• _Written task_
For the listing that follows, give again exactly the lines from the one with "obj.matrix_world = Matrix.Identity(4)" to the one with "ON_AXIS = Vector((0, 0, 0))", including both.

• _Data segment_
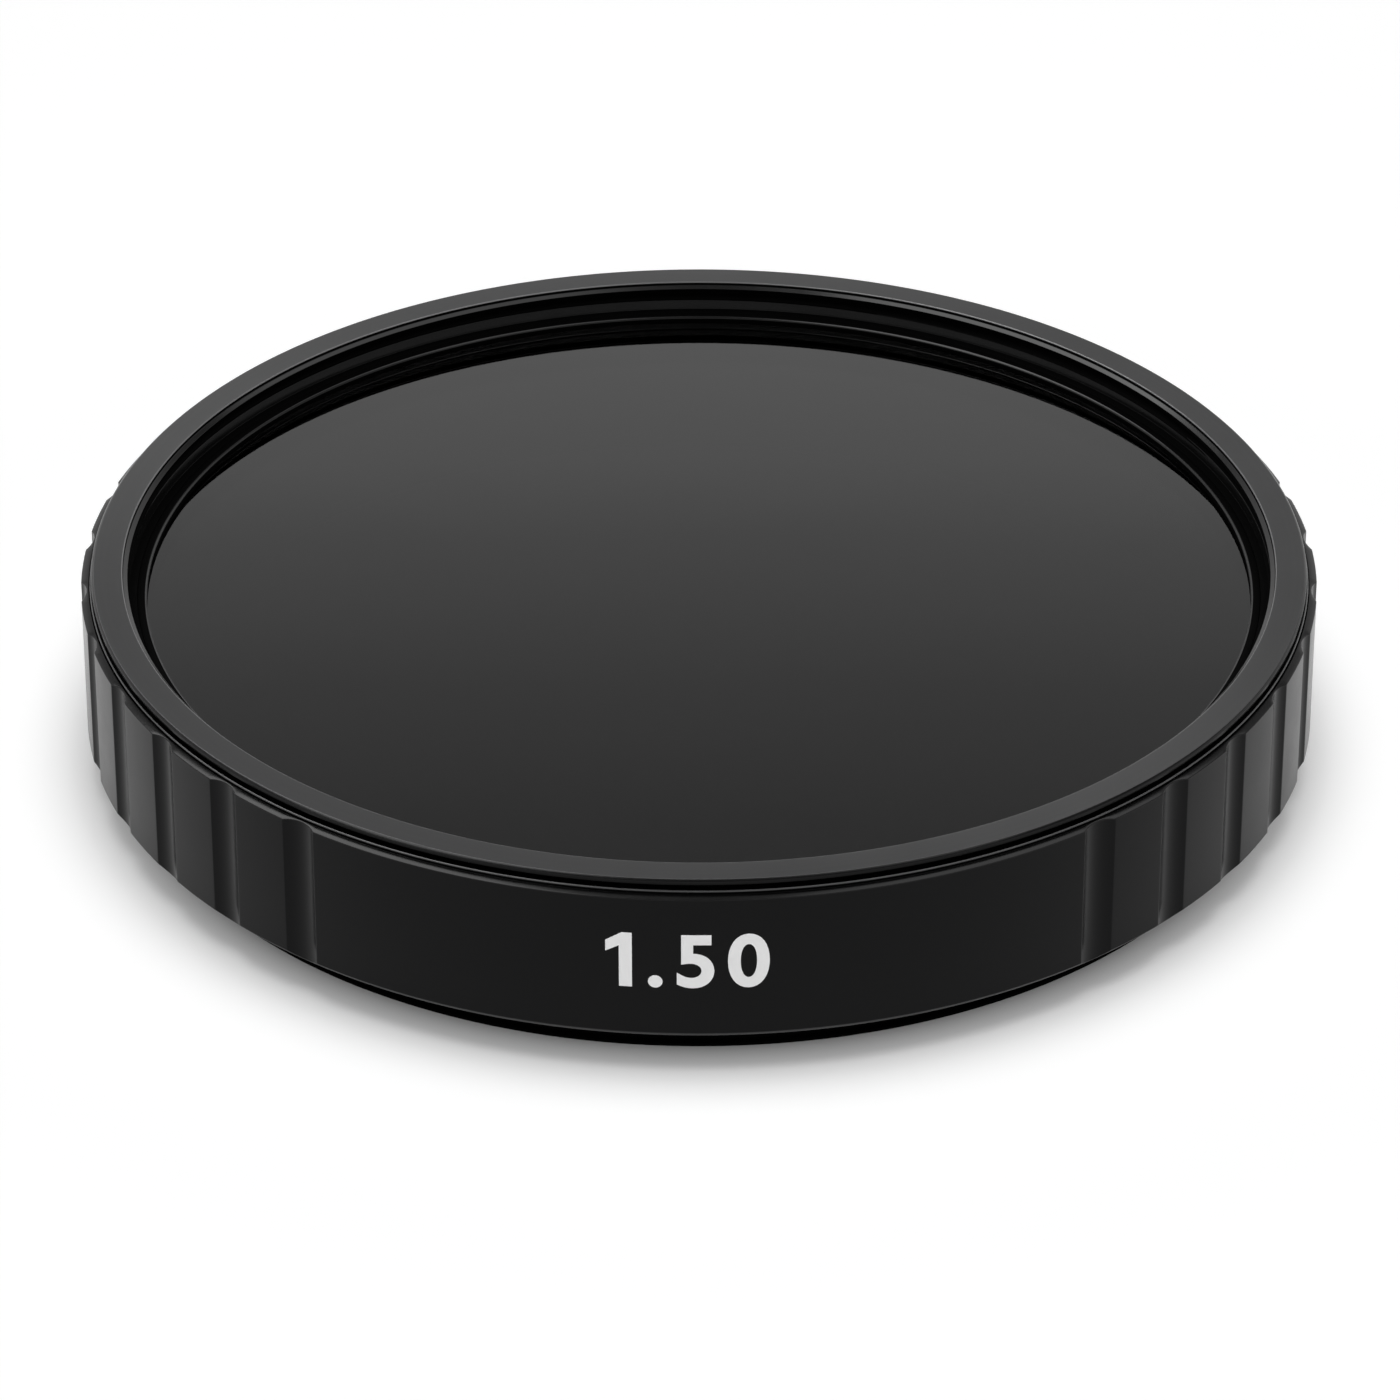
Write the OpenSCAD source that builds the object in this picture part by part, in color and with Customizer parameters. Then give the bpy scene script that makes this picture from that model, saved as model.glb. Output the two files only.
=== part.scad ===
// Round neutral density filter, lying on its rear thread with its front up.
// The optical axis is Z, the front faces +Z, and the middle of the smooth
// front stretch of the grip faces -Y. The origin is on the axis, in the plane
// of the rear end of the male thread. Depths are counted down from the rim.

/* [Filter thread] */

// Nominal diameter of the front and the rear thread
thread_d = 77; // [49:1:105]
// Pitch of both threads
thread_pitch = 0.75; // [0.5, 0.75, 1]
// Height of the male thread below the body
male_thread_h = 2.4; // [1.6:0.1:4]
// Lead-in chamfer at the free end of the male thread
male_lead = 0.15; // [0.1:0.05:0.6]
// Depth of the conical mouth of the front thread
mouth_h = 0.5; // [0.3:0.05:0.8]
// How much wider than the bore the mouth is, on the radius
mouth_w = 0.36; // [0.1:0.02:0.6]
// Length of the front thread below its mouth
front_thread_h = 1.5; // [1:0.02:4]

/* [Frame] */

// Height of the body, from the rim down to the top of the male thread
body_h = 11.45; // [8:0.05:20]
// Radial distance from the nominal thread to the outside of the rim
rim_wall = 2; // [1.6:0.1:4]
// Height of the rim's plate
rim_h = 0.4; // [0.3:0.02:1]
// Chamfer on the outer edge of the rim
rim_edge = 0.15; // [0.05:0.01:0.25]
// Height of the groove under the rim
groove_h = 0.32; // [0.2:0.02:1]
// Depth of that groove, measured in from the rim
groove_d = 0.8; // [0.4:0.05:1]
// How far the shoulder under the groove stands out past the rim
shoulder_proud = 0.12; // [0:0.02:0.3]
// Height of the shoulder
shoulder_h = 0.4; // [0.3:0.05:1]
// Radial step in from the rim to the seat that carries the grip ring
seat_step = 0.6; // [0.3:0.05:0.8]
// Wall between the nominal male thread and the bore behind the glass
rear_wall = 1.2; // [0.9:0.1:1.6]
// Height of the shelf that the glass lies on
shelf_h = 1; // [0.6:0.1:2]

/* [Glass] */

// Radial step in from the front thread's bore to the pocket of the glass
pocket_step = 0.6; // [0.45:0.01:0.9]
// Width of the shelf around the clear opening
shelf_w = 0.64; // [0.4:0.02:3]
// Thickness of the glass
glass_t = 2; // [1:0.1:3]
// Ground chamfer around both faces of the glass
glass_edge = 0.15; // [0.05:0.05:0.3]
// Running room between the glass and its pocket, on the radius
glass_gap = 0.1; // [0.02:0.01:0.3]

/* [Retaining ring] */

// Thickness of the ring that holds the glass down
ring_t = 0.5; // [0.4:0.02:1.5]
// Chamfer on the inner edge of that ring
ring_edge = 0.1; // [0.05:0.01:0.2]
// Press clearance of the ring in the pocket, on the radius
ring_gap = 0.02; // [0.01:0.01:0.05]

/* [Grip ring] */

// How far the grip stands out past the rim
grip_proud = 0.7; // [0.5:0.05:2]
// Height of the bevel at the top of the grip
bevel_h = 0.15; // [0.1:0.01:0.4]
// Drop from the top of the shoulder to the top edge of the grip
lip_drop = 0.16; // [0.05:0.01:0.2]
// Chamfer at the bottom of the grip
grip_foot = 0.5; // [0.1:0.05:0.7]
// Open seam between the shoulder and the lip of the grip, on the radius
seam = 0.06; // [0.02:0.01:0.1]
// Fit of the grip ring on its seat, on the radius
grip_gap = 0.02; // [0.01:0.01:0.05]
// How many flute pitches go round the whole grip
flute_pitches = 38; // [24:2:60]
// How many pitches the smooth front stretch takes up
plain_pitches = 8; // [2:2:16]
// Width of one flute
flute_w = 2.56; // [1.5:0.02:3]
// Depth of one flute
flute_d = 0.36; // [0.1:0.02:0.4]

/* [Hidden] */

$fn = 360;

// The internal thread's crest is 1.0825 pitches under the nominal diameter
INTERNAL_THREAD_LOSS = 1.0825;
// How far a cutter runs past the metal it cuts
PAST = 1;

male_r = thread_d / 2;
bore_r = (thread_d - INTERNAL_THREAD_LOSS * thread_pitch) / 2;
pocket_r = bore_r - pocket_step;
aperture_r = pocket_r - shelf_w;
glass_r = pocket_r - glass_gap;
rear_bore_r = male_r - rear_wall;

rim_r = male_r + rim_wall;
groove_r = rim_r - groove_d;
shoulder_r = rim_r + shoulder_proud;
seat_r = rim_r - seat_step;
grip_r = rim_r + grip_proud;
lip_r = shoulder_r + seam;

total_h = male_thread_h + body_h;
shoulder_top = total_h - rim_h - groove_h;
shoulder_under = shoulder_top - shoulder_h;
grip_top = shoulder_top - lip_drop;
thread_end = total_h - mouth_h - front_thread_h;
glass_top = thread_end - ring_t;
glass_under = glass_top - glass_t;
shelf_under = glass_under - shelf_h;

flute_step = 360 / flute_pitches;
flute_first = plain_pitches / 2;
flute_last = flute_pitches - flute_first;
// An arc of this radius has the flute's width and depth
flute_cutter_r = (pow(flute_w / 2, 2) + pow(flute_d, 2)) / (2 * flute_d);
FRONT_ANGLE = -90;

// A turned shape: its half section, swept once round the optical axis
module turned(half_section) {
    rotate_extrude() polygon(half_section);
}

// The frame is one turned piece: rim, groove, shoulder, grip seat, male thread,
// rear bore, glass shelf and pocket, and the bore of the front thread
module filter_frame() {
    color([0.05, 0.05, 0.055])
        turned([
            [bore_r + mouth_w, total_h],
            [rim_r - rim_edge, total_h],
            [rim_r, total_h - rim_edge],
            [rim_r, total_h - rim_h],
            [groove_r, total_h - rim_h],
            [groove_r, shoulder_top],
            [shoulder_r, shoulder_top],
            [shoulder_r, shoulder_under],
            [seat_r, shoulder_under],
            [seat_r, male_thread_h],
            [male_r, male_thread_h],
            [male_r, male_lead],
            [male_r - male_lead, 0],
            [rear_bore_r, 0],
            [rear_bore_r, shelf_under],
            [aperture_r, shelf_under],
            [aperture_r, glass_under],
            [pocket_r, glass_under],
            [pocket_r, thread_end],
            [bore_r, thread_end],
            [bore_r, total_h - mouth_h]
        ]);
}

// One flute: a round cutter that leaves an arc in the grip's outer face
module flute(pitch_number) {
    rotate(FRONT_ANGLE + pitch_number * flute_step)
        translate([grip_r - flute_d + flute_cutter_r, 0, male_thread_h - PAST])
            cylinder(r = flute_cutter_r, h = body_h + PAST);
}

// The grip ring is pressed on from the rear, up against the frame's shoulder
module grip_ring() {
    color([0.03, 0.03, 0.035])
        difference() {
            turned([
                [seat_r + grip_gap, male_thread_h],
                [grip_r - grip_foot, male_thread_h],
                [grip_r, male_thread_h + grip_foot],
                [grip_r, grip_top - bevel_h],
                [lip_r, grip_top],
                [lip_r, shoulder_under],
                [seat_r + grip_gap, shoulder_under]
            ]);
            for (pitch_number = [flute_first : flute_last]) flute(pitch_number);
        }
}

// The plain ring over the glass, flush with the end of the front thread
module retaining_ring() {
    color([0.02, 0.02, 0.02])
        turned([
            [aperture_r, glass_top],
            [pocket_r - ring_gap, glass_top],
            [pocket_r - ring_gap, thread_end],
            [aperture_r + ring_edge, thread_end],
            [aperture_r, thread_end - ring_edge]
        ]);
}

// The dark disc, flat on both faces, resting on the shelf
module filter_glass() {
    color([0.12, 0.12, 0.13, 0.9])
        turned([
            [0, glass_under],
            [glass_r - glass_edge, glass_under],
            [glass_r, glass_under + glass_edge],
            [glass_r, glass_top - glass_edge],
            [glass_r - glass_edge, glass_top],
            [0, glass_top]
        ]);
}

filter_frame();
grip_ring();
retaining_ring();
filter_glass();
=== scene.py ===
# %% [markdown]
# A screw-in neutral density filter, as a lesson in Blender
#
# The object is a dark glass disc in a black turned frame. A fluted grip ring is
# pressed on the outside, a plain ring holds the glass down, and both ends carry
# a fine screw thread. It lies on its rear thread with the front up.
#
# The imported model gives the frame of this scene: the optical axis is Z, the
# front faces +Z, and the smooth stretch of the grip faces the camera on -Y.
# Every piece is modelled in place, in metres, around that axis.

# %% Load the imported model
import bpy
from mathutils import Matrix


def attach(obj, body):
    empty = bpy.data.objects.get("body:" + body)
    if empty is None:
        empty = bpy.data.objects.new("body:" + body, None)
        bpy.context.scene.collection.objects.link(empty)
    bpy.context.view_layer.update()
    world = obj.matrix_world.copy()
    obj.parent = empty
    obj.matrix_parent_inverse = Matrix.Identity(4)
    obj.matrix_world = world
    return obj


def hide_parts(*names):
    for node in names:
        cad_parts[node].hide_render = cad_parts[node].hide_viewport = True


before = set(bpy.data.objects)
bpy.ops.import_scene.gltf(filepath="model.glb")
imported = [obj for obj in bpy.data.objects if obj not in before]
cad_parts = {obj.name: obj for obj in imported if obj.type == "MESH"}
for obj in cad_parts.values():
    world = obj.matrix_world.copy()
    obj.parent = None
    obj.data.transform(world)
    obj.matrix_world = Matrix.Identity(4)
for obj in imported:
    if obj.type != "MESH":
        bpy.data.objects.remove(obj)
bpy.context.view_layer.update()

# %% Tools of the lesson
import math

import bmesh
import bpy
from mathutils import Matrix, Vector

MM = 0.001
FULL_TURN = 2 * math.pi
X_AXIS, Z_AXIS = Vector((1, 0, 0)), Vector((0, 0, 1))
ON_AXIS = Vector((0, 0, 0))

# %% [markdown]
# The camera comes first, because everything else is judged through it. The rim
# in the photograph is a long ellipse, whose shape gives an elevation of just
# over 30 degrees, and the rim's flat is wider in front than at the back, which
# gives the distance of 482 mm. The picture is a long-lens one, and the middle
# of the rim lies above the middle of the picture, so the camera aims a little
# below it.

# %% Set the camera
PICTURE_PX = 1400
FOCAL_PX = 7217
SENSOR_MM = 36
CAMERA_DISTANCE = 481.95 * MM
CAMERA_ELEVATION = math.radians(30.13)
RIM_ABOVE_PX, AXIS_LEFT_PX = 147.7, 1.2
AIM_BELOW_RIM = math.atan(RIM_ABOVE_PX / FOCAL_PX)
AIM_RIGHT_OF_AXIS = math.atan(AXIS_LEFT_PX / FOCAL_PX)
TOP = 13.85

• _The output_
    obj.matrix_world = Matrix.Identity(4)
for obj in imported:
    if obj.type != "MESH":
        bpy.data.objects.remove(obj)
bpy.context.view_layer.update()

# %% Tools of the lesson
import math

import bmesh
import bpy
from mathutils import Matrix, Vector

MM = 0.001
FULL_TURN = 2 * math.pi
X_AXIS, Z_AXIS = Vector((1, 0, 0)), Vector((0, 0, 1))
ON_AXIS = Vector((0, 0, 0))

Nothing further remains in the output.